When I was young, there was a show on Sunday mornings on PBS called Matinee at the Bijou. They showed movies from Ye Olden Days, but usually started off with some classic B&W cartoons and serial shorts, which were why I tuned in. That was where I first became acquainted with Betty Boop and “Smile, Darn Ya, Smile!”

Played by a former boxer who two decades earlier had given Jack Dempsey the worst pounding of his career. (For some reason, I sometimes have to hit ‘refresh’ to pull up that page.)

You know, you can get a lot of those Golden Age cartoons on DVD now. Here is the Looney Tunes collection with “I Love to Singa,” for example. They’ve been restored, so they’ll look a lot better than on your tape.

I remember when it was two hours, then 90 minutes (the “Laugh-and-a-Half Hour-and-a-Half” show).

I never heard it at all until I bought the DVD of Happy Feet for my daughter. It’s an extra.

This is what I remember from the 1980’s until the very early 1990’s. I also remember watching a lot of Tom & Jerry on TBS, which also ran a lot of older cartoons…that’s probably where I saw the Owl Jolson one.

and a sky of blue-a and tea for a two-a… arrrrgh! Earworm!

Nahhhh it was more likely that pink squirrel from Magic Garden :stuck_out_tongue: (what was his name? Sherlock?)

I remember watching a lot of the old cartoons on one of the local TV stations. WNEP, out of Scranton had an early morning show in the 70s/early 80s called “The Land of Hatchy Milatchy” that showed a lot of the old Merrie Melodies/Looney Toons along with Barney Bear, Popeye, Droopy, etc. so we kids could get our fill of dynamite, falling anvils, and casual violence before school :smiley:

Also when Cartoon Network first came on, they would play older cartoons several hours a day. They had a show on called “Late Night Black & White” that I wish to hell was still on, where they played stuff like Bosco, Felix the Cat, and early, naughty Betty Boop.

Got it in one! Did you know that Carol Demas, the thinner host of the Magic Garden, was the original Sandy in Grease on Broadway?

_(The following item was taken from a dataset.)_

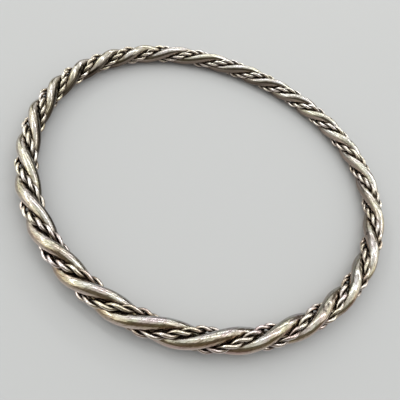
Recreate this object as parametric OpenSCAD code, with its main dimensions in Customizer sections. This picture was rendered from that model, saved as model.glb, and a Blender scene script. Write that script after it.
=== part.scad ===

Weren’t Carole and Paula married? That’s what I thought when I was little. Funny because I didn’t thing Doug and Emmy Jo were married. I thought he was too ugly to be married to anyone but Henrietta.

Give me a break, I was 7!

Doug, Emmy Jo and Henrietta are from The New Zoo Review. Coming right at you.

With Freddy! Charlie! Henrieeeeeeetta!
We have fun learning what we don’t know!

Jayjay: Yep, that’s why I can’t remember anything important now! Didn’t know that about Carole Demas but you’ve succeeded in replacing my earworm with “Greased Lightning.”

Biggirl: I was worse, I thought Sherlock and Carole were married because they argued all the time :eek: Cause when you’re 5 and spend the afternoons watched by your grandparents who constantly fight like two cats in a sack…

Yes, Doug and Emmy Jo got married, and have lived in Las Vegas ever since. They’re still in the TV business, but not in front of the cameras. They own a TV production company that does a lot of commercials.

They’re all on Youtube:

The supply of cartoons, short subjects, comedies and such on local New York TV in the 50s and 60s must have been more than the rest of the country put together. There are obscure categories of film and pop music whose fanship today is almost entirely limited to middle-aged New Yorkers.